Никколо Макиавелли. Гений эпохи. Книга 2. Полет - страница 5
«Флоренция заплатит за смерть моего брата. Я найду способ отомстить этой республике лавочников и ростовщиков. Здесь, при французском дворе, у меня есть влиятельные союзники».
К середине августа положение флорентийского посольства стало критическим. После очередной встречи с Тривульцио, который откровенно насмехался над флорентийскими притязаниями, Макиавелли написал откровенное предупреждение Синьории. В его письме звучало разочарование и горькая мудрость:
«Бессмысленно вечно говорить о верности Флоренции французской короне, манить тем, чего король мог бы ожидать от Синьории, если бы мы были сильны, и какую защиту и опору величие Флоренции дало бы государству, которое будет у его величества в Италии».
Но еще более пророческими стали его слова о новой природе международных отношений:
«Все это бесполезно, потому что французы смотрят на вещи другими глазами и судят иначе, чем тот, кто не был здесь. Они ослеплены своим могуществом и сиюминутными интересами и почитают только тех, кто хорошо вооружен и готов платить им деньги».
Франческо делла Каза, не выдержав напряжения и лишений, при полном отсутствии внятной позиции Синьории, объявил своему помощнику о скором отъезде на «лечение». Прощальная беседа была болезненной:
«Никколо, я больше не могу. Эти французы смотрят на нас как на попрошаек. Моя репутация и мое здоровье страдают. Я еду в Париж на лечение», – сказал он, едва сдерживая свои эмоции.
Макиавелли остался один лицом к лицу с французским двором. Его отчаяние прорывалось в письмах домой:
«Я уже истратил из собственных средств 40 дукатов и поручил своему брату Тотто занять еще 60. Наш чин, наши личные свойства, да и отсутствие у нас права предлагать то, что могло бы прийтись по нраву французам, – все эти обстоятельства окончательно погубят дело».
Среди множества дипломатических бесед одна стала особенно знаменитой. Кардинал Руанский – Жорж д'Амбуаз – принимал Макиавелли в своих покоях. Человек исключительного ума, но чрезвычайно склонный к высокомерию, он имел обыкновение встречать послов младших республик с нарочитой холодностью.
Разговор зашел о действиях Чезаре Борджа в Романье. Кардинал, небрежно листая документы, бросил:
«Итальянцы мало смыслят в военном деле. Посмотрите на своих кондотьеров – они больше заботятся о собственной выгоде, чем о победе».

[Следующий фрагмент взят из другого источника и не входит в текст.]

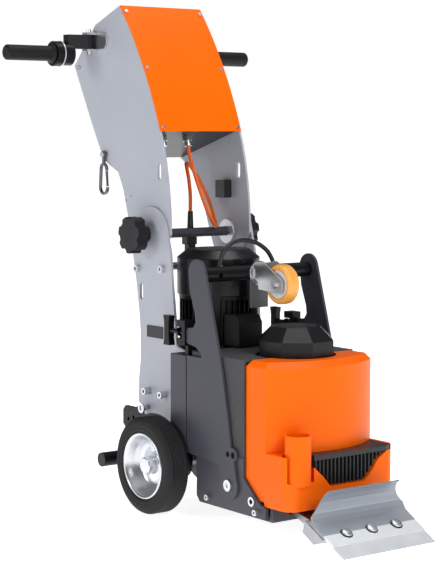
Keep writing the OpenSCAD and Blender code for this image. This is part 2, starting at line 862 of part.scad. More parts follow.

Эта фраза задела Макиавелли за живое. Несмотря на всю свою дипломатическую осторожность, он не смог сдержаться:
«Ваше преосвященство, с позволения сказать, французы мало смыслят в политике, иначе они не допустили бы такого усиления Церкви».
В покоях воцарилась гробовая тишина. Кардинал поднял взгляд от документов, его лицо было непроницаемым. Затем он медленно улыбнулся, показывая, что он оценил сказанное.
«Этот молодой флорентинец имеет острый язык. Надеюсь, его ум столь же остер. – так секретарь кардинала Жан де Ганэ позднее записал в своих мемуарах – кардинал никогда не видел никого, кроме короля, чтобы осмелился так говорить с ним».
Октябрь 1500 года принес весть о возможном прибытии нового посла. Макиавелли, переполненный энтузиазмом, вскочил на коня и поскакал к кардиналу Руанскому, находившемуся в 35 километрах от Блуа.
Флорентийский посол, запыхавшийся от быстрой езды, ворвался в покои кардинала. Его энтузиазм был почти комичным:
«Ваше преосвященство! Радостная весть! Флоренция наконец-то посылает представительное посольство! Скоро прибудет Пьетро Антонио Тозинги с полными полномочиями!»